### INPUT DATA:
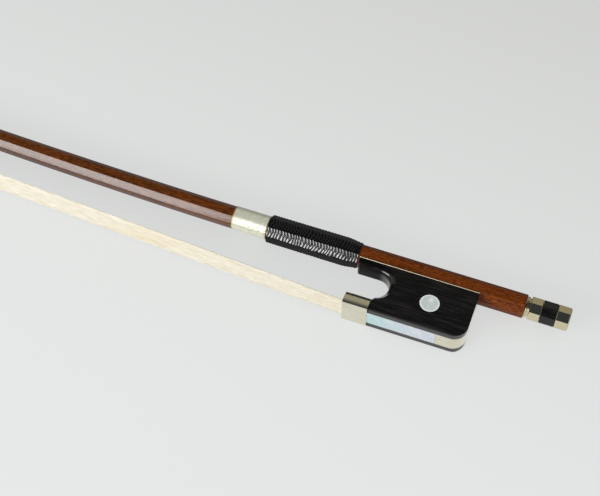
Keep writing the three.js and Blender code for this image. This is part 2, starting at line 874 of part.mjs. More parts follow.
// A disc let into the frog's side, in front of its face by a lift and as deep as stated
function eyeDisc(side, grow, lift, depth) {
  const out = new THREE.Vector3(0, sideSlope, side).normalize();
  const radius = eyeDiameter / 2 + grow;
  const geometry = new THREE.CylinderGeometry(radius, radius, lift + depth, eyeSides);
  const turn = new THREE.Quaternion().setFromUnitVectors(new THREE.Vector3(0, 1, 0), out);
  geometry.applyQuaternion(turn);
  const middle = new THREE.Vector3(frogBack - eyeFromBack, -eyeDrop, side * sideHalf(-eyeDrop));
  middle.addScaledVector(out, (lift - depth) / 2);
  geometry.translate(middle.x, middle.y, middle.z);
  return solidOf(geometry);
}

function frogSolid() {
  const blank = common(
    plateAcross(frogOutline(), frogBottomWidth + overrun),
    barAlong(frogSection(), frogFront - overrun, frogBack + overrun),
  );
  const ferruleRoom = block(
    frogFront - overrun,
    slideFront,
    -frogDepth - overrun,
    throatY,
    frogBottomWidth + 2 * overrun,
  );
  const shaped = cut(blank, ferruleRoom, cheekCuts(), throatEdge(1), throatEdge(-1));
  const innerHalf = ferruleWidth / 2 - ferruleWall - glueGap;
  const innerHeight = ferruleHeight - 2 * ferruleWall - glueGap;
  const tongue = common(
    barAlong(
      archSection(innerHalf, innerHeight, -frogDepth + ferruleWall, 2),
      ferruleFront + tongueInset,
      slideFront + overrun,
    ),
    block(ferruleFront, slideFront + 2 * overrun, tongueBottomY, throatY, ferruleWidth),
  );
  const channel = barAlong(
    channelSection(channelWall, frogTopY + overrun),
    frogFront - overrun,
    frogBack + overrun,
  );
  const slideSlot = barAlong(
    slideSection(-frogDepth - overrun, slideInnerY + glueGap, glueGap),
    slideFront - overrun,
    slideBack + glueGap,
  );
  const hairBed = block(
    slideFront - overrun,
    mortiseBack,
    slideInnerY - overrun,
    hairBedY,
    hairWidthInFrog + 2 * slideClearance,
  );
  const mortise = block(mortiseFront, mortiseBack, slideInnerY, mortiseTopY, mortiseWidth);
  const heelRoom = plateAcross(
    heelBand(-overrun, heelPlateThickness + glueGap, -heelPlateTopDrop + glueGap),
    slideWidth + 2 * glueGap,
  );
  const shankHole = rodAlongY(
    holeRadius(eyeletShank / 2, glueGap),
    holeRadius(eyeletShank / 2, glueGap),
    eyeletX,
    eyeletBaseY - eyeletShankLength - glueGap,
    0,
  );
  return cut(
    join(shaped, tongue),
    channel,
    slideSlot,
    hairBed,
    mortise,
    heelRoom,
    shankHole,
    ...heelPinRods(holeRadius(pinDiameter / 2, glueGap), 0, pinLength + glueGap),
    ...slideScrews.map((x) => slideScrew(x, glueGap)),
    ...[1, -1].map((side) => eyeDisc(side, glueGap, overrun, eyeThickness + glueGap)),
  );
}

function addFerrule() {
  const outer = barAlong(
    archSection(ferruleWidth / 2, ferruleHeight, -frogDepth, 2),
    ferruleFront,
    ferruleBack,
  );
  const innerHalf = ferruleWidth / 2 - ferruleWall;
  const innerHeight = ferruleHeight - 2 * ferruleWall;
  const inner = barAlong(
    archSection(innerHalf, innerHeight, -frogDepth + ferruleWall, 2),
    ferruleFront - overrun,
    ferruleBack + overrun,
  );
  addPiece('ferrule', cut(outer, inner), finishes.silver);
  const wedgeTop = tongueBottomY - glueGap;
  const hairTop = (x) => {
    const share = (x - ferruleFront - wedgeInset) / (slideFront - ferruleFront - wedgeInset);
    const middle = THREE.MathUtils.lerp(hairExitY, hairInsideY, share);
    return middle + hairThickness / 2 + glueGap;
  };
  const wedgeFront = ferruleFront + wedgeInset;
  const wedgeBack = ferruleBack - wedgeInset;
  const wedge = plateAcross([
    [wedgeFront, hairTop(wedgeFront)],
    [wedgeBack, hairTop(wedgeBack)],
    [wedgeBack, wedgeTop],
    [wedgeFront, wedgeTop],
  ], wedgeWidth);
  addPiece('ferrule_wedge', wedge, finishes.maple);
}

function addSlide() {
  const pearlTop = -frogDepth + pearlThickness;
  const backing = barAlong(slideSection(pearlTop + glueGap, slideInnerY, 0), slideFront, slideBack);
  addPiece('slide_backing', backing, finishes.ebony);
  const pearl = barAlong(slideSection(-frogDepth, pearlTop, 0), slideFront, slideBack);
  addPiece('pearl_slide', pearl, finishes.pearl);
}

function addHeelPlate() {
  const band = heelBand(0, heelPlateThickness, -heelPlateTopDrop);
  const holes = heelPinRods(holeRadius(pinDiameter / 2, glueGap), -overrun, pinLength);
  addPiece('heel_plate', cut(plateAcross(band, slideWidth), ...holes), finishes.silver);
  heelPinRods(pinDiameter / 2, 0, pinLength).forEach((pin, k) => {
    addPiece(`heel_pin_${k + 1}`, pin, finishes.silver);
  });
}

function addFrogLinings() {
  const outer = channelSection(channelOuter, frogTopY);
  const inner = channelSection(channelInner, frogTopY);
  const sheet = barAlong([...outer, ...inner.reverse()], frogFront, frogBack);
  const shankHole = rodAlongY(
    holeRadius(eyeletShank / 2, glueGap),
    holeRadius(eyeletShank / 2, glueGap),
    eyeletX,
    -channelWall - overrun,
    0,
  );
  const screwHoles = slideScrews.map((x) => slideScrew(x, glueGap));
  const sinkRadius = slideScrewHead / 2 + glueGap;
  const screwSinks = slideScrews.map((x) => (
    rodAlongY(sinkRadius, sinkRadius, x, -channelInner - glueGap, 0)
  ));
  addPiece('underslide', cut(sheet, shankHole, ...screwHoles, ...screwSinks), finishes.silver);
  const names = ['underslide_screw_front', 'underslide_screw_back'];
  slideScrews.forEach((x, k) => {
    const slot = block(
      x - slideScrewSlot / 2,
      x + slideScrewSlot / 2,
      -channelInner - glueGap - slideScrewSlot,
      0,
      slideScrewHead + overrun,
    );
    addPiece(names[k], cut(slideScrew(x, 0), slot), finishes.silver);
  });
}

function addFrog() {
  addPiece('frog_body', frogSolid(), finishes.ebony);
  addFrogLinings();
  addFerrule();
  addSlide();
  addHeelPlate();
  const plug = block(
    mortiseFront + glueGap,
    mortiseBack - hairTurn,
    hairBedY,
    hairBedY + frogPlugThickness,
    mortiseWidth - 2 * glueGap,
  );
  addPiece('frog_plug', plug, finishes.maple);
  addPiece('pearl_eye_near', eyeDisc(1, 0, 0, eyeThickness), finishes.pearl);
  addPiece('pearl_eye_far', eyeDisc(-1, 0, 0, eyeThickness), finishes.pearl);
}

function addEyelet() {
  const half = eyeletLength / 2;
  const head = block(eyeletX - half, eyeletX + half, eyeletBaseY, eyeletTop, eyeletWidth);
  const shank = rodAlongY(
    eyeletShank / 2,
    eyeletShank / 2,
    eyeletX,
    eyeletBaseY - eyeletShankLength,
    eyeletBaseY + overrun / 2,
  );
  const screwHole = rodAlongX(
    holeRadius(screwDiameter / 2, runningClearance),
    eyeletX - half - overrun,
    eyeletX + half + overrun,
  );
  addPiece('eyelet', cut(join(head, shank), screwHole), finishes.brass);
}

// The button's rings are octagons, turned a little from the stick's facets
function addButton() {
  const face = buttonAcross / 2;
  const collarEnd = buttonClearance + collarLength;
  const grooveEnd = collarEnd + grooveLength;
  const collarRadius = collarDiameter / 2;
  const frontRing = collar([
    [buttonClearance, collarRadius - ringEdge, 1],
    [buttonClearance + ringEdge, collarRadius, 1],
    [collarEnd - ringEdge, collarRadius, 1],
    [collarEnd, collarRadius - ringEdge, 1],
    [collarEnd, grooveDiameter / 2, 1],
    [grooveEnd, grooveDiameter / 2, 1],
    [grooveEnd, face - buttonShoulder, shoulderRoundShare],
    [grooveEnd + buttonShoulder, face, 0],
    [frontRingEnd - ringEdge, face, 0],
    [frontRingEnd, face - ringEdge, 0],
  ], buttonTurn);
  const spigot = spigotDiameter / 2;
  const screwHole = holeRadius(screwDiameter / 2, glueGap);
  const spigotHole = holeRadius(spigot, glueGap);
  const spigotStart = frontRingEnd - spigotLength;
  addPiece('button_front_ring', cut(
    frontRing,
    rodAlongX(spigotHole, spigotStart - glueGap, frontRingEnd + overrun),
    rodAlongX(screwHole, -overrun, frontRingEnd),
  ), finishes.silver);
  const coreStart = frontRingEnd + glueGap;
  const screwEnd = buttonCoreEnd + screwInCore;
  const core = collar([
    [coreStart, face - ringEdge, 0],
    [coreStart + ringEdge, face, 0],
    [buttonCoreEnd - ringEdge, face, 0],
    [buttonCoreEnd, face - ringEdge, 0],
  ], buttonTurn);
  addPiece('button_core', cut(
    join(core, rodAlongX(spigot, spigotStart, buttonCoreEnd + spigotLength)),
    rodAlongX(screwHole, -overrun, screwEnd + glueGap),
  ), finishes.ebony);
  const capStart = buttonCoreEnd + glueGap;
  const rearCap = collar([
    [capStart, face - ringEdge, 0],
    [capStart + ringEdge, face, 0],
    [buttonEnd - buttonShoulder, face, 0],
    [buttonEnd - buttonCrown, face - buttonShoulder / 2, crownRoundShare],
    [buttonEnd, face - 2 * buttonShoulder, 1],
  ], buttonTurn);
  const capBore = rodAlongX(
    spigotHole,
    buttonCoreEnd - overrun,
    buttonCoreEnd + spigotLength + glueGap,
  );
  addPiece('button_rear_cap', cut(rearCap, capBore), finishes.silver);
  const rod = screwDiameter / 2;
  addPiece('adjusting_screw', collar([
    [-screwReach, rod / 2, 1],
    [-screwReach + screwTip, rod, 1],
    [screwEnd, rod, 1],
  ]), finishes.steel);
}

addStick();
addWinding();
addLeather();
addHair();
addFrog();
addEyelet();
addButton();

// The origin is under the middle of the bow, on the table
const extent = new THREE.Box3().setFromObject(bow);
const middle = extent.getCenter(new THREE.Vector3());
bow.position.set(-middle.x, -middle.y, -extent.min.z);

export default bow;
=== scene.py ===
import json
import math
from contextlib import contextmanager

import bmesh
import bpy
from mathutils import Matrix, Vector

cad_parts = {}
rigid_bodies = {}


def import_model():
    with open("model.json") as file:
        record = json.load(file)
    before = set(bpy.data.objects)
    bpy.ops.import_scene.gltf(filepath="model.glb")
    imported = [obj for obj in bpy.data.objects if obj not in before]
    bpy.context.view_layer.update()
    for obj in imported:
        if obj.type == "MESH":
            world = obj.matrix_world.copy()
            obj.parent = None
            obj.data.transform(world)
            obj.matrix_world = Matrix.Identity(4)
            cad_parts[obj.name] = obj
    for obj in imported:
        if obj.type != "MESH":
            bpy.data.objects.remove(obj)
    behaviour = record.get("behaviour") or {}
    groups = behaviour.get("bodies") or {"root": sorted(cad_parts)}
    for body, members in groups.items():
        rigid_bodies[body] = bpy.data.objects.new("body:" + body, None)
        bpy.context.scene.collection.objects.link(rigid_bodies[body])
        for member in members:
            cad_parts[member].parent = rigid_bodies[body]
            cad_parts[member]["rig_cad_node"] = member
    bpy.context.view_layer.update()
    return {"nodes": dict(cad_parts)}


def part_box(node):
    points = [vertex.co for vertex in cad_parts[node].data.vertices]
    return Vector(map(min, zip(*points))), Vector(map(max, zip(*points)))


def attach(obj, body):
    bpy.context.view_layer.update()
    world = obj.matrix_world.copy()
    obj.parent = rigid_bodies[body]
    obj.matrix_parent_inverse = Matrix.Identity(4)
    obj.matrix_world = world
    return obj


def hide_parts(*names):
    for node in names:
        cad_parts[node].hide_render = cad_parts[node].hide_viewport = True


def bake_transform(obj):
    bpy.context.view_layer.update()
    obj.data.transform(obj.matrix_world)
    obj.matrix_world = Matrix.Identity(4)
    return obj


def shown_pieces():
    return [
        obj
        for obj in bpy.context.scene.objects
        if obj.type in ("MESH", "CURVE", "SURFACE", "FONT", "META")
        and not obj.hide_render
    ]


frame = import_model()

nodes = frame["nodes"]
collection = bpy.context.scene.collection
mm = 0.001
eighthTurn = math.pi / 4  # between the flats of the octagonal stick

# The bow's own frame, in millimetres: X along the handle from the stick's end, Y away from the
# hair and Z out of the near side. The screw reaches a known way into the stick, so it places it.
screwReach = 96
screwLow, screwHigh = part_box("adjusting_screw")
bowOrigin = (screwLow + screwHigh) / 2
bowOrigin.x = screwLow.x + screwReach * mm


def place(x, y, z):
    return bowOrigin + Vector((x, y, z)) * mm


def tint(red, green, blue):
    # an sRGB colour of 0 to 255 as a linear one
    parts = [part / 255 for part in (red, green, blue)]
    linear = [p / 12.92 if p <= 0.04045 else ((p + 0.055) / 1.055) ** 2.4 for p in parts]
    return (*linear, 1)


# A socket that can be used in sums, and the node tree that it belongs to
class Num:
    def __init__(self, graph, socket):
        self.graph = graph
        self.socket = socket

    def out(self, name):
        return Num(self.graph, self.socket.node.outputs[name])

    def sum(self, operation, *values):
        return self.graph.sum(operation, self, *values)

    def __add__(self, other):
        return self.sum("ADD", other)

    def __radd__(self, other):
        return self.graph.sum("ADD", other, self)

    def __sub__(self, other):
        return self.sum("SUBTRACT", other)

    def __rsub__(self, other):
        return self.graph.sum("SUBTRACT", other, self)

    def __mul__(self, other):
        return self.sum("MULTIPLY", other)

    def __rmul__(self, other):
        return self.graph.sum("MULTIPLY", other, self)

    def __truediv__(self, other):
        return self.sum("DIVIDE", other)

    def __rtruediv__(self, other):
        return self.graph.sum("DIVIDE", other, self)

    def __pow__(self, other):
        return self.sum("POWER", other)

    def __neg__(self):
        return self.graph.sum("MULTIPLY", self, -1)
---
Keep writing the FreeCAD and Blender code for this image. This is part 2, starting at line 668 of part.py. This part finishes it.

### DIRECTIONS FOR THIS TASK:
In the listing above, find the line containing "addStick();" and the line containing "before = set(bpy.data.objects)", then repeat those two lines and everything between them exactly.

### THE OUTPUT:
addStick();
addWinding();
addLeather();
addHair();
addFrog();
addEyelet();
addButton();

// The origin is under the middle of the bow, on the table
const extent = new THREE.Box3().setFromObject(bow);
const middle = extent.getCenter(new THREE.Vector3());
bow.position.set(-middle.x, -middle.y, -extent.min.z);

export default bow;
=== scene.py ===
import json
import math
from contextlib import contextmanager

import bmesh
import bpy
from mathutils import Matrix, Vector

cad_parts = {}
rigid_bodies = {}


def import_model():
    with open("model.json") as file:
        record = json.load(file)
    before = set(bpy.data.objects)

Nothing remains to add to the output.